The rights of lesbian, gay, bisexual, and transgender people progressed rather swiftly in the past few months in the US — the biggest victory being the collapse of barriers to marriage equality. But, something has kept me in my seat, rather than jumping for joy like other LGBT folks. I finally named my hesitation. It is the fear that the heterosexual, cisgender dominated country we live in will soon grow tired of us. Favoring LGBT rights and celebrating how similar people are no matter their sexual and gender identities seems in vogue right now. If things progress as they have for racial and gender justice, in a few decades, some major victory will be considered no longer necessary and there will be loud claims that we live in a post-sexuality/post-homophobia and post-gender/post-transphobia society.

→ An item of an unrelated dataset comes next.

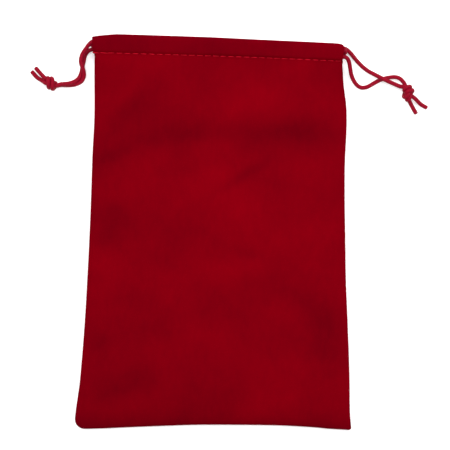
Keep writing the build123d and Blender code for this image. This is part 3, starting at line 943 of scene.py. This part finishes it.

But, still today, the fight for equal rights and status of LGBT people is far from over, and far from won. Just look from a global perspective:
- “Haiti gangs beat 47 gays with machetes, sticks and cement blocks“
- “Russians Are Using Social Media to Lure In and Publicly Humiliate Gay Men” (also see this). This is happening in the midst of increasing legal forms of discrimination that have been passed by Russia’s President, Vladimir Putin, to make homosexuality illegal essentially. Some have been boycotting Russian products (e.g., Stoli vodka) and warning about the dangers for many LGBT athletes and spectators when the Olympic games are held in Russia in 2014.
The United Nations has initiated a campaign, Born Free & Equal, to challenge trans-, bi-, and homophobic prejudice and discrimination around the world. It is a start, and they have a huge task ahead of them.